» What you are asked to do
Using the material below, work out how many lines contain the word "shown". Reply with the number and nothing more.

» Rows
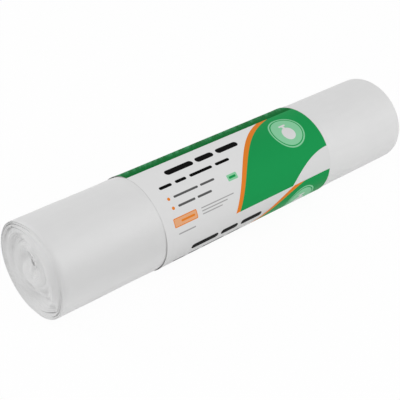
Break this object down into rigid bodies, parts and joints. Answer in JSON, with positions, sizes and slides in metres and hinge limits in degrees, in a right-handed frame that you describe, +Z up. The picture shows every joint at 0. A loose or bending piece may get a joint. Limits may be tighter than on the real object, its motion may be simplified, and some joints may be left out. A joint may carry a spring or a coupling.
{
  "type": "bin bag roll",
  "caption": "Coreless roll of milky polythene bin liners lying on its side, its ends showing the wound turns, held by a printed paper banderole round the middle.",
  "frame": {"origin": "on the surface that the roll lies on, under the middle of the roll", "axes": "+X along the roll, +Z up, +Y to the side where the banderole's glued lap and the roll's free edge are"},
  "size_m": [0.3048, 0.068, 0.0627],
  "materials": {
    "liner_film": "satin",
    "banderole_paper": "gloss"
  },
  "bodies": {
    "root": {"liner_roll": "liner_film", "banderole": "banderole_paper"}
  },
  "joints": []
}
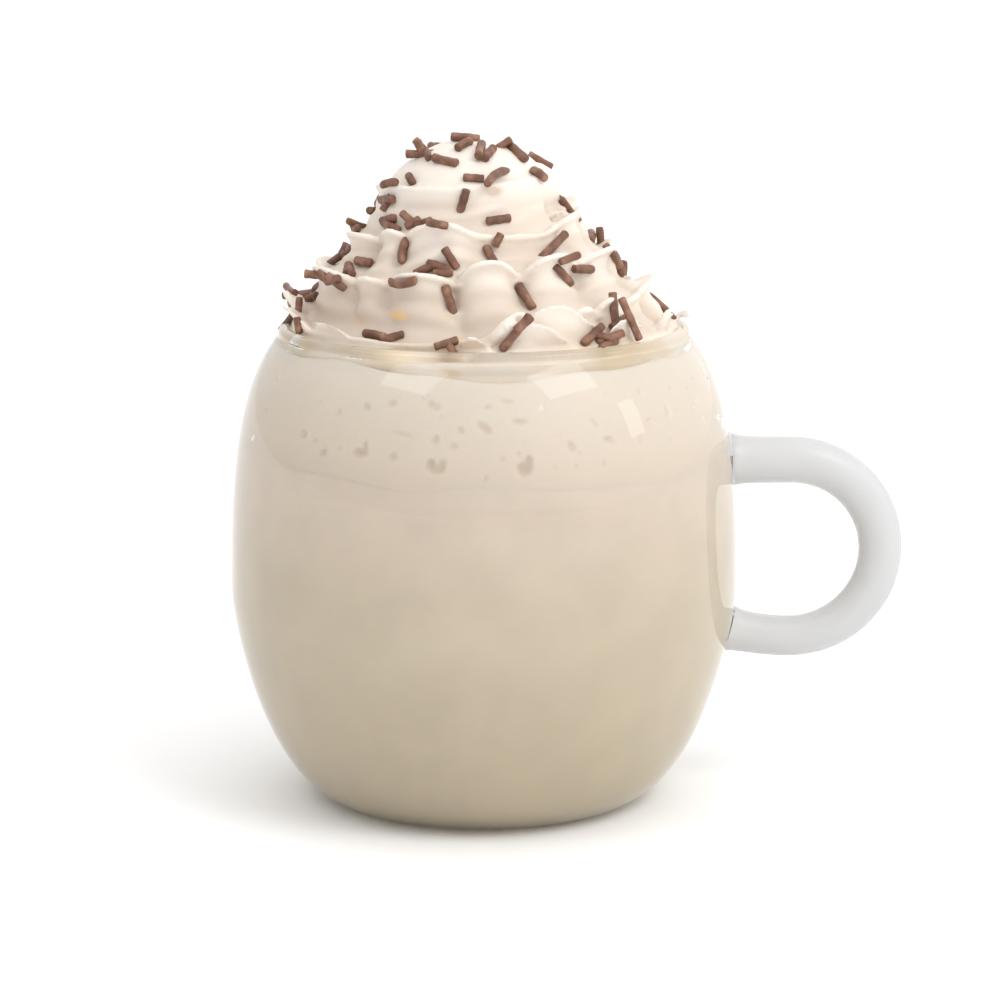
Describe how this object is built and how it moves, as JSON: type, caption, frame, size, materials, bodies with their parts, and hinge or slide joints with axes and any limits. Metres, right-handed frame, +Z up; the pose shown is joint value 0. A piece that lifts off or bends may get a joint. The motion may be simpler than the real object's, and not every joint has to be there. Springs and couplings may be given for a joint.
{
  "type": "hot chocolate in a glass mug",
  "caption": "Pale hot chocolate with froth and a piped swirl of whipped cream under sprinkles, in a barrel-shaped clear glass mug with a rod handle.",
  "frame": {"origin": "centre of the mug's flat underside, on the mug's axis", "axes": "+Z up along the mug's axis, +X towards the handle, the pictured side faces -Y"},
  "size_m": [0.1276, 0.096, 0.125],
  "materials": {
    "glass": "clear blown glass, polished",
    "drink": "opaque milky liquid, cream-beige",
    "froth": "fine dense foam with small bubbles, pinkish cream",
    "cream": "whipped cream, soft and slightly translucent, warm off-white",
    "sprinkles": "milk chocolate strands, dull satin"
  },
  "bodies": {
    "root": {"mug": "glass", "drink": "drink", "froth": "froth", "cream": "cream"}
  },
  "joints": []
}
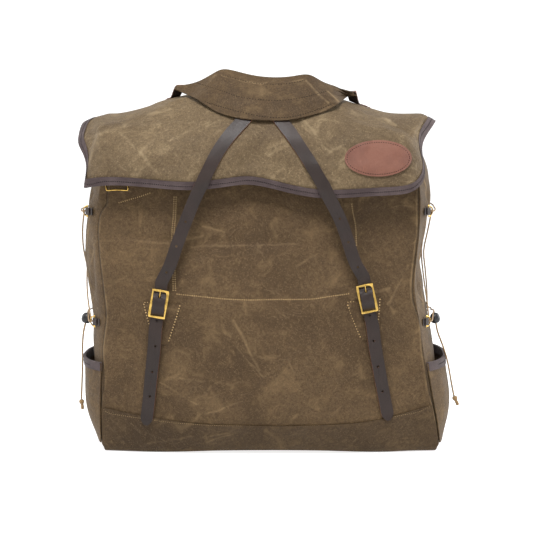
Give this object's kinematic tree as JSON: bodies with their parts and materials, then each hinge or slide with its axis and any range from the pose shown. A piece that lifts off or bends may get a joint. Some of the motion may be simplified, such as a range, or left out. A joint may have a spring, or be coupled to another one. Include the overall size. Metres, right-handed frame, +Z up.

» Exercise answer
2